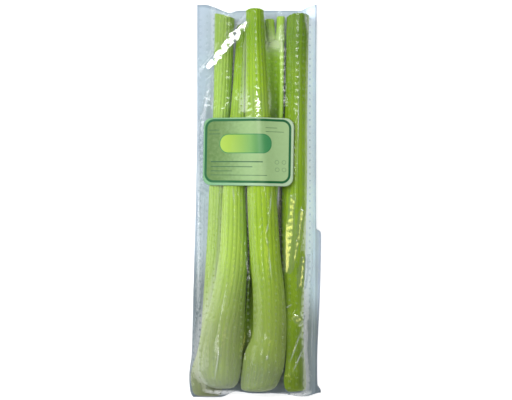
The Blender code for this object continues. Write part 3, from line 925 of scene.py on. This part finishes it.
def lip_tree():
    """Geometry nodes that set the raised lip of a punched hole at each point."""
    tree, given = new_group("punched_lips", (
        ("Places", "Geometry"), ("Hole", "Float"), ("Lip", "Float"), ("Sides", "Int"),
        ("Material", "Material"),
    ), "Lips")
    circles = []
    for sides, radius in ((given["Sides"], given["Hole"]), (LIP_PROFILE_SIDES, given["Lip"])):
        inputs = {"Resolution": sides, "Radius": radius}
        circles.append(add_node(tree, "GeometryNodeCurvePrimitiveCircle", inputs).outputs[0])
    inputs = {"Curve": circles[0], "Profile Curve": circles[1]}
    ring = add_node(tree, "GeometryNodeCurveToMesh", inputs).outputs[0]
    lean = kept(tree, "lean", "FLOAT_VECTOR")
    turned = add_node(tree, "FunctionNodeAlignRotationToVector", {"Vector": lean}, axis="Z").outputs[0]
    inputs = {"Points": given["Places"], "Instance": ring, "Rotation": turned}
    placed = add_node(tree, "GeometryNodeInstanceOnPoints", inputs).outputs[0]
    real = add_node(tree, "GeometryNodeRealizeInstances", {"Geometry": placed}).outputs[0]
    coated = add_node(tree, "GeometryNodeSetMaterial", {"Geometry": real, "Material": given["Material"]})
    result = tree.nodes.new("NodeGroupOutput")
    tree.links.new(coated.outputs[0], result.inputs[0])
    return tree


def hole_places():
    """Where the holes are punched, as (X, Y), clear of the bag's edges and of the label."""
    places = []
    columns, rows = int(PUNCHED[0] / PUNCH_COLUMN) + 1, int(PUNCHED[1] / PUNCH_ROW) + 1
    covered_x, covered_y = LABEL_SIZE[0] / 2 + 1, LABEL_SIZE[1] / 2 + 1.5
    for i in range(-columns // 2, columns // 2 + 1):
        for j in range(-rows // 2, rows // 2 + 1):
            x = i * PUNCH_COLUMN
            y = (j + 0.5 * (i % 2)) * PUNCH_ROW
            inside = smooth(y, BAG_SIDES, 1) + 2 < x < smooth(y, BAG_SIDES, 2) - 2
            covered = abs(x - LABEL_CENTRE[0]) < covered_x and abs(y - LABEL_CENTRE[1]) < covered_y
            if inside and abs(y) < PUNCH_END and not covered:
                places.append((x, y))
    return np.array(places)


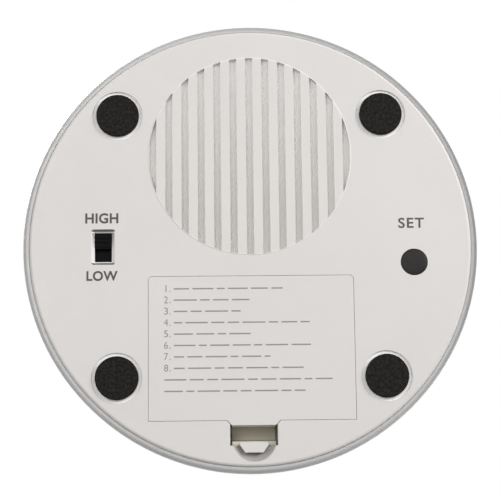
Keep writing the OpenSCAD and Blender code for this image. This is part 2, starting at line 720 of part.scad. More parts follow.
module speaker_frame() {
    r = speaker_d / 2;
    neck = coil_d / 2 + 0.6;
    window_w = speaker_d / 10;
    window_h = basket_h * 0.57;
    color("silver") at(speaker, flange_z) difference() {
        rotate_extrude() polygon([[r, 0], [r, steel_t], [r - 4, steel_t], [magnet_d / 2 + 0.8,
            clamp_z - flange_z + basket_h], [neck, clamp_z - flange_z + basket_h],
            [neck, clamp_z - flange_z + basket_h - steel_t],
            [magnet_d / 2, clamp_z - flange_z + basket_h - steel_t], [r - 4.8, 0]]);
        for (a = [30:60:330]) rotate(a)
            translate([magnet_d / 2 + 3 * steel_t, -window_w / 2, 2.5 * steel_t])
                cube([r, window_w, window_h]);
    }
}

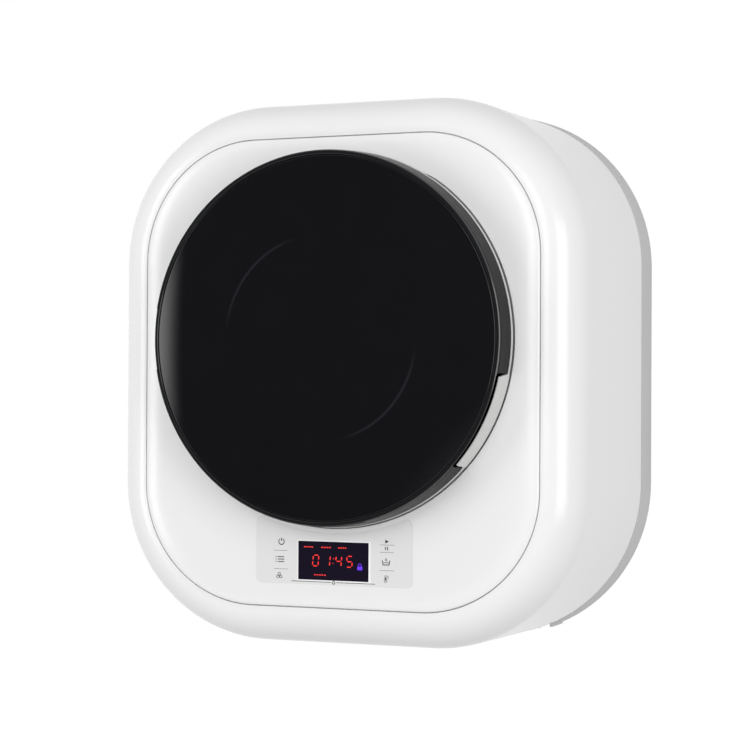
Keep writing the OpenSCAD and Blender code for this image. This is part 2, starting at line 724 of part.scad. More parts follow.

========

# Set problem:
Extract every line from the one containing "720 of part.scad. More parts follow." through the last line of the data, inclusive, exactly as written.

# Solution to this exercise:
Keep writing the OpenSCAD and Blender code for this image. This is part 2, starting at line 720 of part.scad. More parts follow.
module speaker_frame() {
    r = speaker_d / 2;
    neck = coil_d / 2 + 0.6;
    window_w = speaker_d / 10;
    window_h = basket_h * 0.57;
    color("silver") at(speaker, flange_z) difference() {
        rotate_extrude() polygon([[r, 0], [r, steel_t], [r - 4, steel_t], [magnet_d / 2 + 0.8,
            clamp_z - flange_z + basket_h], [neck, clamp_z - flange_z + basket_h],
            [neck, clamp_z - flange_z + basket_h - steel_t],
            [magnet_d / 2, clamp_z - flange_z + basket_h - steel_t], [r - 4.8, 0]]);
        for (a = [30:60:330]) rotate(a)
            translate([magnet_d / 2 + 3 * steel_t, -window_w / 2, 2.5 * steel_t])
                cube([r, window_w, window_h]);
    }
}

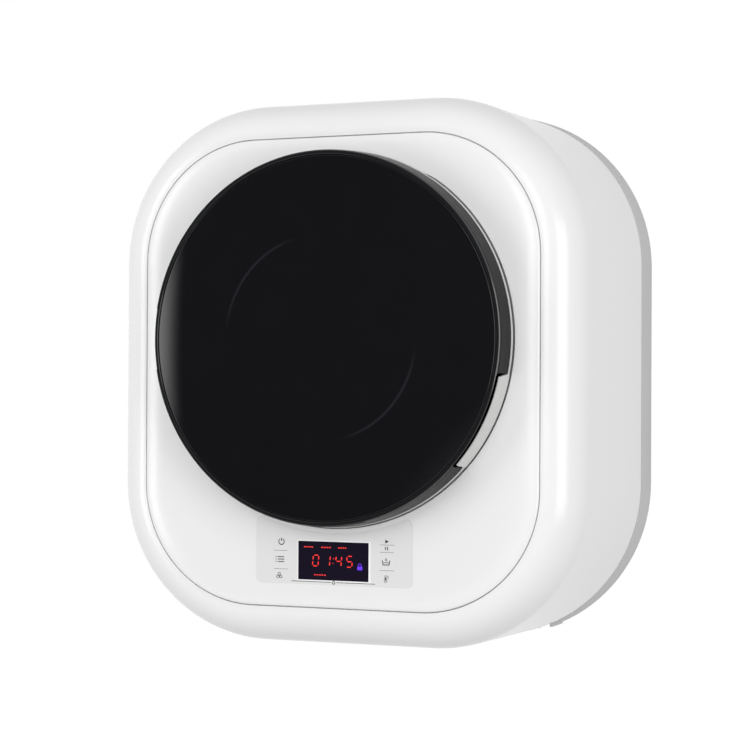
Keep writing the OpenSCAD and Blender code for this image. This is part 2, starting at line 724 of part.scad. More parts follow.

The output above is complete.